In many cases, these government computers are using older systems that are more vulnerable to attack. As a result, they are relatively easy targets for hackers who are looking to cause chaos or possibly earn money through ransomware and blackmailing tactics. Local governments have been scrambling to enact measures to combat increasing numbers of hacking attempts.  Many are now purchasing cyber insurance and looking to upgrade systems.

A recent Crime Report article stated that “hackers generally don’t target specific cities, but instead constantly search for vulnerabilities wherever they may occur.” Because smaller cities have been so slow in updating systems, this makes them a natural target.  Many of the hacks that have occurred so far seem to be from individual cybercriminals or criminal collectives and not from nation states as with the recent attacks by Russian and North Korean hackers on various world government entities.

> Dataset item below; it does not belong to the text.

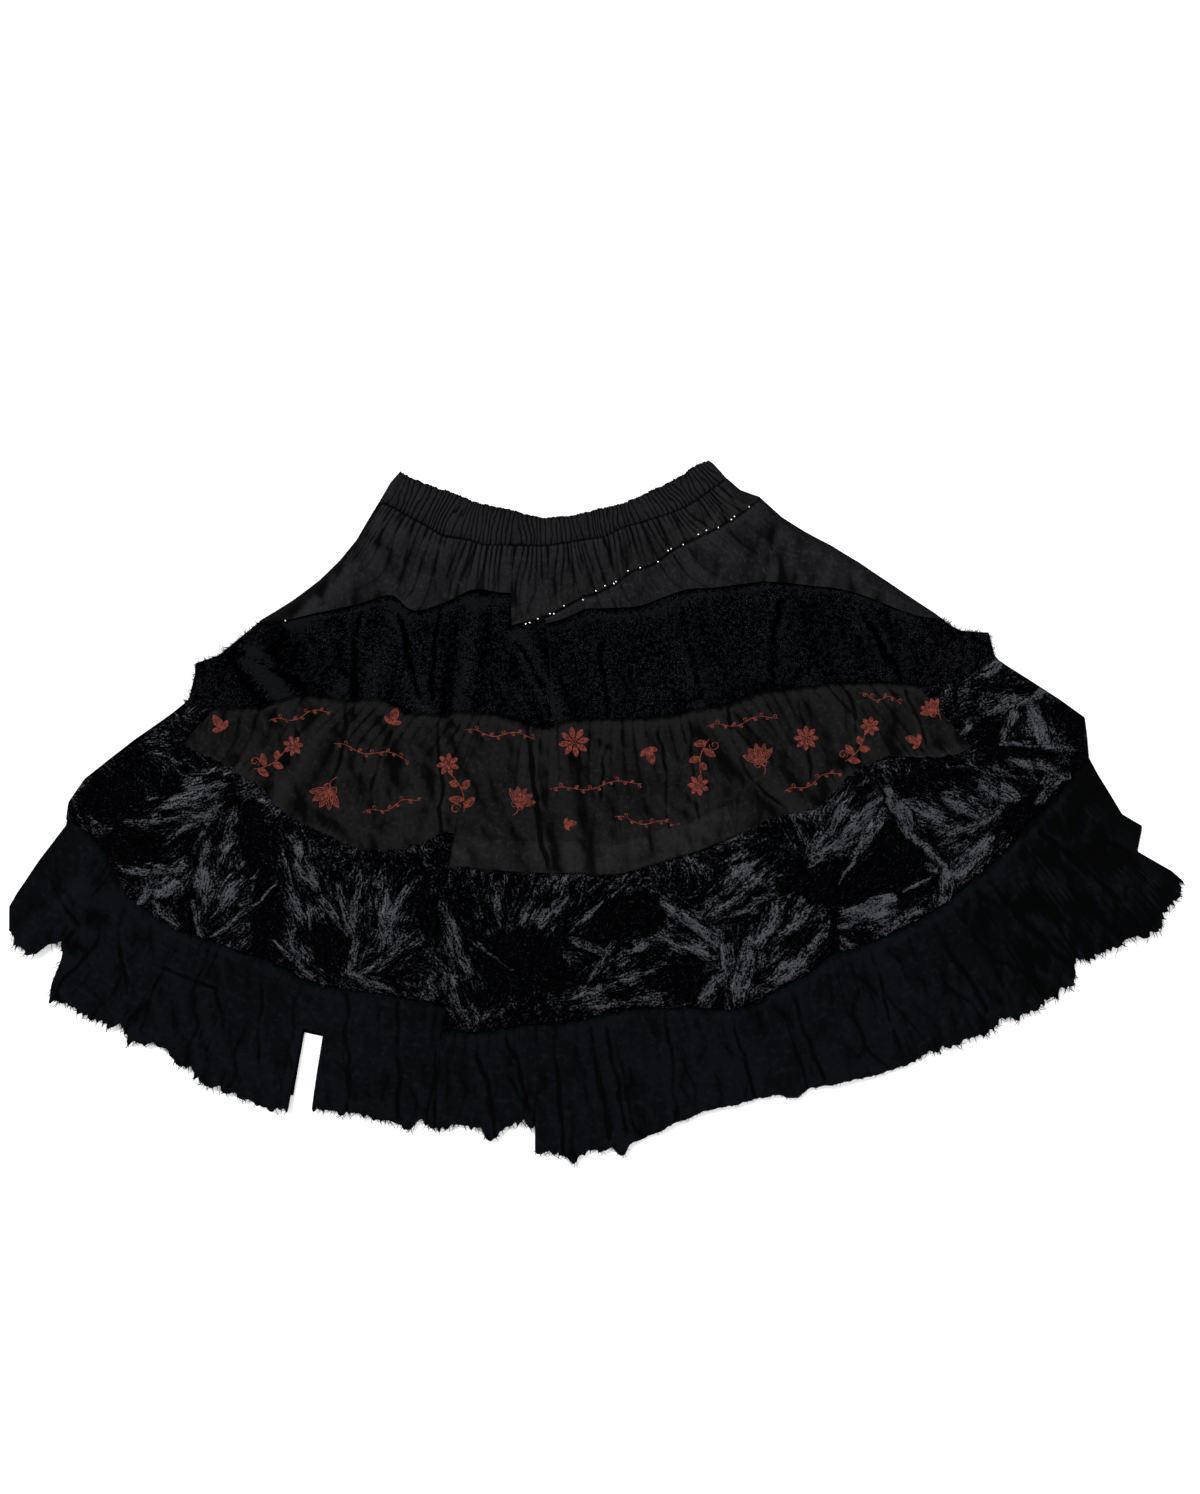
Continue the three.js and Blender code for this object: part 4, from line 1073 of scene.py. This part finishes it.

Many of these hackers are freezing computer systems and locking out data in return for ransoms to be paid in BitCoin.  The FBI has specifically warned organizations not to pay these ransoms, because many times the hackers will take the money, not provide the necessary decryption keys, and then demand more money.  

Other cyber criminals are launching attacks in retaliation of government attempts to crackdown on hacking – such as in the case of an attack on the city of Augusta, Georgia, and area churches.  Specifically, the hackers in this case threatened to release employee personnel information, including personal passwords, in retaliation for the passage of Georgia Senate Bill 315, a bill aimed at punishing cyber criminals.

Regardless of hackers’ motivations for targeting local municipalities, it certainly seems that this trend will continue.